South Africa

Questions surround shutdown of important 51-year-old factory in South Africa

Employees at British American Tobacco’s (BAT) Heidelberg facility claimed the company has been unable to adequately support its decision to shut down the factory at the end of the year. 

BAT said the factory was being closed as it was no longer economically viable to operate it in an environment where illicit cigarettes make up 75% of the market. 

The company laid the blame squarely at the government’s feet, which has failed to address the rise in the illicit cigarette trade over the past decade.

However, trade union Solidarity claimed the 233 employees set to be impacted by the closure have not seen an in-depth analysis from the company regarding the reasons for shutting down the plant. 

Over the past week, Solidarity has participated in the first section 189A consultation with BAT, following the company’s announcement in early January that it would close the factory at the end of the year. 

The trade union said disappointingly few questions were answered, leaving the 233 employees with further uncertainty regarding their futures. It said limited progress was made. 

Solidarity organiser for Agriculture, Tertiary and General Sector Dana Grové explained that the purpose of the consultation process is to eliminate uncertainty for the large number of affected employees. 

“BATSA, however, came to the table with minimal information, offering little insight into its decision, leaving employees in a double pinch,” Grové claimed. 

“On the one hand, they are bearing the consequences of the government’s failure to effectively combat the illicit tobacco trade.” 

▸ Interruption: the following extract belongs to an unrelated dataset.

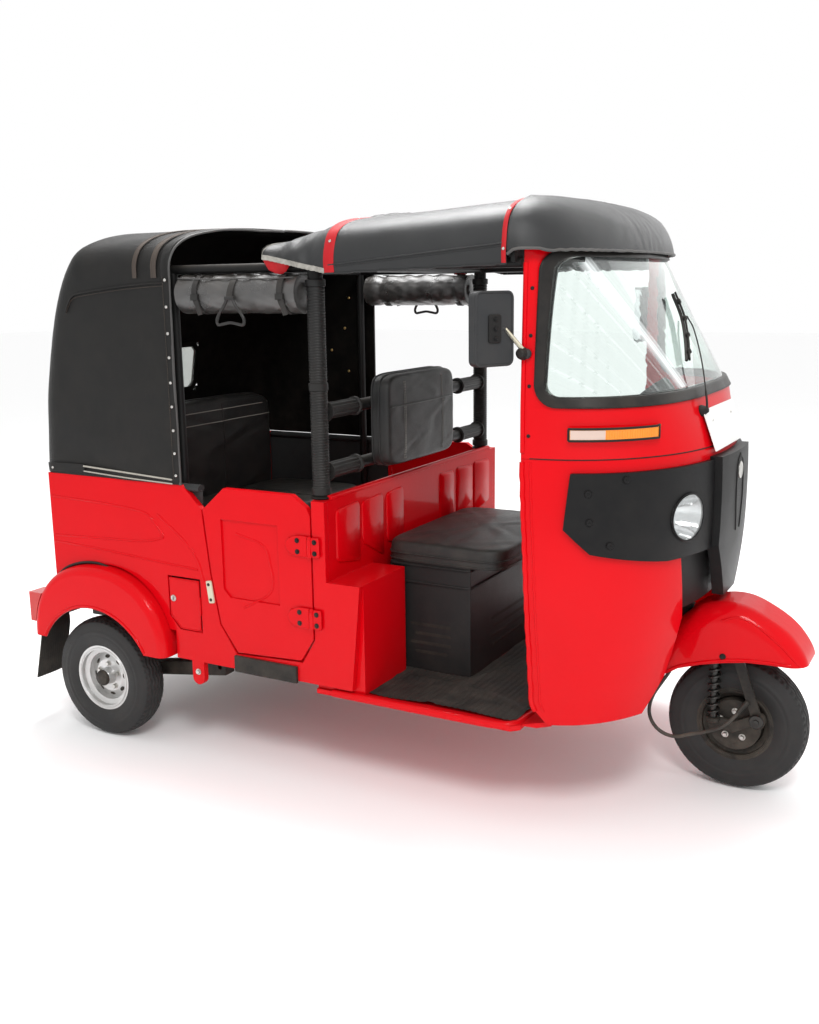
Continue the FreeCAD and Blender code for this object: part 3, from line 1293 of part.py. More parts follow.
cap_hem = prism([(s.canopy_front_x - s.overrun, -s.body_half_width * 2, 0),
    (s.canopy_front_x - s.overrun, -s.body_half_width * 2, s.cap_low_z + s.seat_fit),
                 (s.canopy_front_x, -s.body_half_width * 2, s.cap_low_z + s.seat_fit),
                 (s.cap_side_hem_x, -s.body_half_width * 2, s.cap_side_hem_z),
                 (s.nose_mid_x, -s.body_half_width * 2, s.cap_front_hem_z),
                 (s.nose_mid_x, -s.body_half_width * 2, 0)], (0, s.body_half_width * 4, 0))
free_form("roof_cap", cap_solid(0).cut(cap_solid(s.canopy_wall)).cut(cap_hem))

# Roof frame: posts behind the driver and at the hood, rails between them and hoops under the canopy and cap
post_top = s.roof_rail_z
roof_parts = []
for side in (-1, 1):
    y = side * s.pillar_y
    roof_parts += [rod((s.pillar_x, y, s.partition_top_z + s.seat_fit), (s.pillar_x, y, post_top),
        s.pillar_radius),
                   rod((s.hood_pillar_x, y, s.passenger_floor_z + s.seat_fit),
                   (s.hood_pillar_x, y, post_top), s.roof_rail_radius),
                   rod((s.hood_pillar_x, y, post_top), (s.cab_rear_x - s.moving_gap, y, post_top),
                   s.roof_rail_radius)]
for z in (s.rail_low_z, s.rail_high_z):
    roof_parts.append(rod((s.pillar_x, -s.pillar_y, z), (s.pillar_x, s.pillar_y, z), s.rail_radius))
for x in (s.pillar_x, s.hood_pillar_x):
    roof_parts.append(rod((x, -s.pillar_y, post_top), (x, s.pillar_y, post_top), s.roof_rail_radius))
inner = s.canopy_wall + s.seat_fit
hoop_y = s.canopy_front_half_width - inner - s.hoop_wall / 2
for start_x in (s.hoop_rear_x, s.hoop_front_x):
    end_x = start_x + s.hoop_width
    roof_parts.append(canopy_solid(-inner, start_x, end_x, 0).cut(
        canopy_solid(-inner - s.hoop_wall, start_x - s.overrun, end_x + s.overrun, s.overrun)))
cap_end_x = s.hoop_cap_x + s.hoop_width
cap_hoop = cap_solid(inner).cut(cap_solid(inner + s.hoop_wall))
roof_parts.append(cap_hoop.common(box((s.hoop_cap_x, -s.body_half_width, s.cap_side_hem_z),
    (cap_end_x, s.body_half_width, s.canopy_front_top_z))))
for start_x, tie_z in ((s.hoop_rear_x, post_top + s.hoop_tie_height),
    (s.hoop_front_x, post_top + s.hoop_tie_height), (s.hoop_cap_x, s.cap_side_hem_z + s.hoop_tie_height)):
    for low_y in (-hoop_y, s.pillar_y):
        roof_parts.append(box((start_x, low_y, post_top),
            (start_x + s.hoop_width, low_y + hoop_y - s.pillar_y, tie_z)))
free_form("roof_frame", joined(roof_parts))

# Loose rear flap of the canopy, drawn back to a slack edge
flap_wires = {}
for inset, reach in ((0, 0), (s.canopy_wall, s.overrun)):
    start_x, end_x = s.canopy_rear_x - s.seat_fit * 2 + reach, s.flap_tip_x - reach
    flap_wires[inset] = Part.makeLoft([
        dome(end_x, s.canopy_rear_half_width - inset, s.flap_tip_hem_z, s.flap_tip_top_z - inset,
        s.flap_tip_hem_z - s.seat_fit - reach, s.canopy_power),
        dome(start_x, s.canopy_rear_half_width - inset, s.canopy_rear_hem_z, s.canopy_rear_top_z - inset,
        s.canopy_rear_hem_z - s.seat_fit - reach, s.canopy_power)], True, True)
free_form("front_canopy", Part.makeCompound([canopy, flap_wires[0].cut(flap_wires[s.canopy_wall])]))

# Rear hood: plan outlines that draw in towards the top, under a domed arch
HOOD_SHARES = ((0, 0), (0.32, 0.10), (0.644, 0.30), (0.75, 0.42), (0.87, 0.63), (0.96, 0.90), (1.02, 1.15))


def hood_solid(inset, front_x, foot_z):
    """The hood's filled shape moved in by an inset, from its foot to its top."""
    wires = []
    for rise, draw_in in HOOD_SHARES:
        rear_x = s.hood_rear_x + draw_in * s.hood_draw_in + inset
        wires.append(level(foot_z + rise * (s.body_top_z + s.hood_rise - foot_z), rear_x + s.hood_corner,
            s.hood_half_width - inset, rear_x,
                           s.hood_plan_power, rear_x + s.hood_corner - front_x))
    plan = Part.makeLoft(wires, True, False)
    arch = dome(s.hood_rear_x - s.overrun, s.hood_half_width - inset, s.hood_arch_z, s.hood_top_z - inset,
        foot_z - s.overrun, s.hood_arch_power)
    return plan.common(Part.Face(arch).extrude(V(front_x - s.hood_rear_x + s.overrun * 2, 0, 0)))


window_cut = box((s.hood_rear_x * 2, -s.window_half_width, s.window_low_z),
    (s.hood_rear_x + s.hood_corner * 2, s.window_half_width, s.window_high_z))
hood_foot_z = s.body_top_z + s.seat_fit
hood = hood_solid(0, s.hood_front_x, hood_foot_z).cut(hood_solid(s.hood_wall, s.hood_front_x + s.overrun,
    hood_foot_z - s.overrun))
free_form("rear_hood", hood.cut(window_cut))
pane_cut = box((s.hood_rear_x * 2, -s.window_half_width + s.seat_fit, s.window_low_z + s.seat_fit),
               (s.hood_rear_x + s.hood_corner * 2, s.window_half_width - s.seat_fit,
               s.window_high_z - s.seat_fit))
pane = hood_solid(s.window_wall / 2, s.hood_front_x, hood_foot_z).cut(hood_solid(s.window_wall * 3 / 2,
    s.hood_front_x + s.overrun, hood_foot_z - s.overrun))
free_form("rear_window", pane.common(pane_cut))

# Rolled side curtains under the roof rails
curtain_z = s.roof_rail_z - s.roof_rail_radius - s.seat_fit - s.curtain_radius
curtain = rod((s.curtain_rear_x, -s.curtain_y, curtain_z), (s.curtain_front_x, -s.curtain_y, curtain_z),
    s.curtain_radius)
free_form("side_curtains", both(curtain))

# Mirrors on bent arms from the windscreen pillars
mirror_head = box((-s.mirror_wall / 2, -s.mirror_width / 2, -s.mirror_height / 2),
    (s.mirror_wall / 2, s.mirror_width / 2, s.mirror_height / 2))
mirror_head = mirror_head.makeFillet(s.mirror_corner,
    [e for e in mirror_head.Edges if along(e, V(1, 0, 0))])
mirror_head.rotate(V(0, 0, 0), V(0, 0, 1), -s.mirror_toe)
mirror_head.translate(V(s.mirror_x, -s.mirror_y, s.mirror_z))
boot = V(s.cab_rear_x + s.mirror_boot_radius, -s.mirror_boot_y, s.mirror_arm_z)
elbow = V(s.mirror_x + s.mirror_wall, -s.mirror_y + s.mirror_wall, s.mirror_z)
arm = joined([rod(tuple(elbow), (s.mirror_x, -s.mirror_y, s.mirror_z), s.mirror_arm_radius),
    rod(tuple(elbow), tuple(boot), s.mirror_arm_radius),
              Part.makeSphere(s.mirror_arm_radius, elbow), mirror_head,
              Part.makeSphere(s.mirror_boot_radius, boot)])
arm = arm.cut(shell_solid(UPPER_LEVELS, s.seat_fit, 0, True))
free_form("mirrors", both(arm))

# Driver's seat: a slotted box, a cushion and a padded backrest on the rails
seat_box = slab("driver_seat_box", "XY_Plane", [
    ("seat_box_rear_x", "-seat_box_half_width"), ("seat_box_front_x", "-seat_box_half_width"),
    ("seat_box_front_x", "seat_box_half_width"), ("seat_box_rear_x", "seat_box_half_width")],
    "floor_top_z + seat_fit", "seat_box_top_z - floor_top_z - seat_fit")
hollow = draw(seat_box, "hollow", "XY_Plane", [
    ("seat_box_rear_x + seat_box_wall", "-(seat_box_half_width - seat_box_wall)"),
    ("seat_box_front_x - seat_box_wall", "-(seat_box_half_width - seat_box_wall)"),
    ("seat_box_front_x - seat_box_wall", "seat_box_half_width - seat_box_wall"),
    ("seat_box_rear_x + seat_box_wall", "seat_box_half_width - seat_box_wall")],
    "floor_top_z")
feature(seat_box, "Pocket", hollow, "seat_box_top_z - floor_top_z - seat_box_wall", reverse=True)
cushion = slab("driver_seat", "XY_Plane", [
    ("cushion_rear_x", "-cushion_half_width"), ("cushion_front_x", "-cushion_half_width"),
    ("cushion_front_x", "cushion_half_width"),
    ("cushion_rear_x", "cushion_half_width")], "seat_box_top_z + seat_fit", "cushion_height")
rounded(cushion, "cushion_round", lambda e: e.BoundBox.ZMin > s.seat_box_top_z + s.edge_test)
backrest = slab("driver_backrest", "YZ_Plane", [
    ("-pad_right_y", "pad_low_z"), ("pad_left_y", "pad_low_z"), ("pad_left_y", "pad_high_z"),
    ("-pad_right_y", "pad_high_z")],
    "pillar_x + rail_radius + seat_fit", "pad_front_x - pillar_x - rail_radius - seat_fit")
rounded(backrest, "pad_corner", lambda e: along(e, V(1, 0, 0)))
rounded(backrest, "pad_edge", lambda e: e.BoundBox.XMin > s.pad_front_x - s.edge_test)

# Passenger bench: its base over the engine, cushion and back
bench = slab("bench_base", "XZ_Plane", [
    ("bench_front_x", "passenger_floor_z + seat_fit"), ("bench_front_x", "bench_base_top_z"),
    ("bench_shelf_x", "bench_base_top_z"),
    ("bench_shelf_x", "bench_base_top_z - bench_wall"),
    ("bench_front_x - bench_wall", "bench_base_top_z - bench_wall"),
    ("bench_front_x - bench_wall", "passenger_floor_z + seat_fit")], "-bench_half_width",
    "bench_half_width * 2")
for near in ("bench_half_width - bench_wall", "-bench_half_width"):
    cheek = draw(bench, "cheek" + ("_left" if near[0] == "-" else "_right"), "XZ_Plane", [
        ("bench_front_x", "passenger_floor_z + seat_fit"), ("bench_front_x", "bench_base_top_z"),
        ("bench_cheek_x", "bench_base_top_z"),
        ("bench_cheek_x", "bench_base_top_z - bench_height")], near)
    feature(bench, "Pad", cheek, "bench_wall")
seat = doc.addObject("PartDesign::Body", "bench_cushion")
feature(seat, "Pad", draw(seat, "outline", "XY_Plane", [
    ("bench_rear_x", "-bench_half_width"), ("bench_front_x", "-bench_half_width"),
    ("bench_front_x", "bench_half_width"),
    ("bench_rear_x", "bench_half_width")], "bench_base_top_z + seat_fit"), "bench_height - seat_fit")
rounded(seat, "cushion_round",
    lambda e: e.BoundBox.ZMin > s.bench_base_top_z + s.bench_height - s.edge_test)
back = doc.addObject("PartDesign::Body", "bench_back")
feature(back, "Pad", draw(back, "outline", "YZ_Plane", [
    ("-bench_half_width", "bench_base_top_z + seat_fit"),
    ("bench_half_width", "bench_base_top_z + seat_fit"),
    ("bench_half_width", "bench_back_top_z"), ("-bench_half_width", "bench_back_top_z")],
    "bench_back_x - bench_back_wall"), "bench_back_wall")
rounded(back, "cushion_round", lambda e: e.BoundBox.XMin > s.bench_back_x - s.edge_test)
group("passenger_seat", [seat, back])

# Dash shelf behind the windscreen
shelf = shell_solid(UPPER_LEVELS, -s.cab_wall - s.seat_fit, 0, True).common(
    box((s.dash_x, -s.cab_half_width, s.dash_z), (s.nose_mid_x, s.cab_half_width, s.dash_z + s.dash_wall)))
free_form("dash_shelf", shelf)

# Every object must be sound before any file is written
doc.recompute()
for item in doc.Objects:
    if "Invalid" in item.State or "Error" in item.State:
        raise SystemExit(f"{item.Label} did not build")
for piece in pieces:
    if piece.Shape.isNull() or not piece.Shape.isValid():
        raise SystemExit(f"{piece.Label} has no valid shape")
os.makedirs("parts", exist_ok=True)
for piece in pieces:
    piece.Shape.exportStep(f"parts/{piece.Label}.step")
print(len(pieces), "sub-parts written")
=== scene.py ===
import math

import bmesh
import bpy
from mathutils import Matrix, Vector
from mathutils.bvhtree import BVHTree


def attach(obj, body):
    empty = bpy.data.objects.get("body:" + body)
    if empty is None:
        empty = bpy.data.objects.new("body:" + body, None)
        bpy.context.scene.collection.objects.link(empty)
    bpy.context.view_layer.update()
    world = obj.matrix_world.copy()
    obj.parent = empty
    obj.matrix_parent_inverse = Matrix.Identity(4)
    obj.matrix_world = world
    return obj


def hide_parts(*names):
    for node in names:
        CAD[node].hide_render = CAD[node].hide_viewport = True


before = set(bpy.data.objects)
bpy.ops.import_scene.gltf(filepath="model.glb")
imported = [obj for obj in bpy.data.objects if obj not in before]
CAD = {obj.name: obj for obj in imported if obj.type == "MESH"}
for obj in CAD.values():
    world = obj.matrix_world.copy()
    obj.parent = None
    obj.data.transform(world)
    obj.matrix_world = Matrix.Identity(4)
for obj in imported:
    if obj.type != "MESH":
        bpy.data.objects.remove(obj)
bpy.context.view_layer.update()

# Camera: a long view from the front right, a little above the roof rails.
# Its place and angles come from a fit to twenty points of the vehicle.
scene = bpy.context.scene
CAMERA_PLACE = (1.7228, -3.1809, 1.5114)
CAMERA_TURN, CAMERA_DIP, CAMERA_ROLL = (math.radians(angle) for angle in (29.09, 11.83, -0.76))
level_right = Vector((math.cos(CAMERA_TURN), math.sin(CAMERA_TURN), 0))
ahead = Vector((-level_right.y * math.cos(CAMERA_DIP), level_right.x * math.cos(CAMERA_DIP),
                -math.sin(CAMERA_DIP)))
level_up = level_right.cross(ahead)
right = level_right * math.cos(CAMERA_ROLL) + level_up * math.sin(CAMERA_ROLL)
up = level_up * math.cos(CAMERA_ROLL) - level_right * math.sin(CAMERA_ROLL)
camera = bpy.data.objects.new("camera", bpy.data.cameras.new("camera"))
camera.data.lens = 38.07
camera.data.clip_end = 60
camera.matrix_world = Matrix.Translation(CAMERA_PLACE) @ Matrix((right, up, -ahead)).transposed().to_4x4()
scene.collection.objects.link(camera)
scene.camera = camera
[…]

“On the other hand, they are confronted with a consultation process in which the employer’s reasons for possible retrenchments are presented only at a high, general level, with limited supporting detail to truly understand the rationale behind the decision.”

BAT maintains that the government’s negligence in addressing the illicit tobacco trade is the core reason for the proposed retrenchments.

Grové said Solidarity expects an employer with a multinational footprint such as BAT to present a thorough, in-depth analysis before decisions regarding retrenchments are made.

“If such an analysis has indeed been conducted, it was unfortunately not shared with the consulting parties during the consultation process,” Grové claimed.

“This leaves employees, who are already concerned, grappling with even greater uncertainty,” Grové said, adding that the employees felt the information shared during the first consultation was insufficient to enable meaningful participation or informed proposals.

“A process with such far-reaching consequences requires full and transparent data – not merely high-level presentations.”

Further questions

Solidarity CEO Dirk Hermann

There is also speculation that the decision to close BAT’s Heidelberg plant has already been made by its corporate head office in London.

Solidarity said this raises serious questions about the purpose and integrity of the retrenchment process at the South African facility. 

The trade union emphasised that section 189A requires consultation on possible retrenchments.

“If the outcome has, in effect, already been predetermined, the purpose of the consultation is undermined, and employees’ rights to meaningful participation are severely weakened,” it said.  

“Two days after the first consultation, BAT issued a statement inviting employees to apply for voluntary severance packages,” Grové explained. 

“Typically, such measures are first thoroughly discussed and considered with the consulting parties before being implemented. This step creates the impression that the consultation process is not being approached in an open and unbiased manner.”

Consequently, Solidarity will formally submit written questions and requests for further information to BAT. 

The trade union said it cannot accept that employees should pay the price for government failure and a consultation process that is not transparent.

According to BAT, its Heidelberg factory is a shell of its former self, operating at 35% of capacity in recent years amid a surge in the illicit cigarette trade. 

At its peak, the plant employed over 1,000 people directly and sustained over 35,000 jobs across the broader tobacco value chain in South Africa. 

The 35-hectare site is BAT’s eighth-largest in the world and, at its peak, produced around 26 billion cigarettes a year. It also produced around 1,400 tonnes of cut-rag tobacco annually.

Across key brands such as Dunhill, Peter Stuyvesant, Rothmans, Pall Mall, and Kent, the factory supplied the majority of legal cigarettes in Southern Africa.

BAT has explained that the facility will not be sold or broken down, and that it will reopen the factory should the market share of illicit cigarettes in South Africa shrink significantly. 

The plant’s closure is despite repeated calls from industry and business leaders about the disastrous impact of illicit trade in South Africa. 

BAT’s calls for action from the government, among others, appear to have fallen on deaf ears, as little has been done to meaningfully address the rise of the illicit industry in South Africa. 

The company said that while the legal market in South Africa and the excise tax revenue it generates for the state have collapsed, total annual cigarette consumption has increased due to illicit trade.

In 2014, local manufacturers declared about 22 billion cigarettes to SARS and generated R12.6 billion in excise tax revenue. 

A decade later, this had fallen to just 8.3 billion cigarettes, and excise tax collected by SARS declined to R8.3 billion despite the rate levied on tobacco products rising.

BAT said the rise in illicit trade is the reason it is closing its Heidelberg plant, noting that the industry has never recovered from the ban placed on legal cigarette sales in 2020.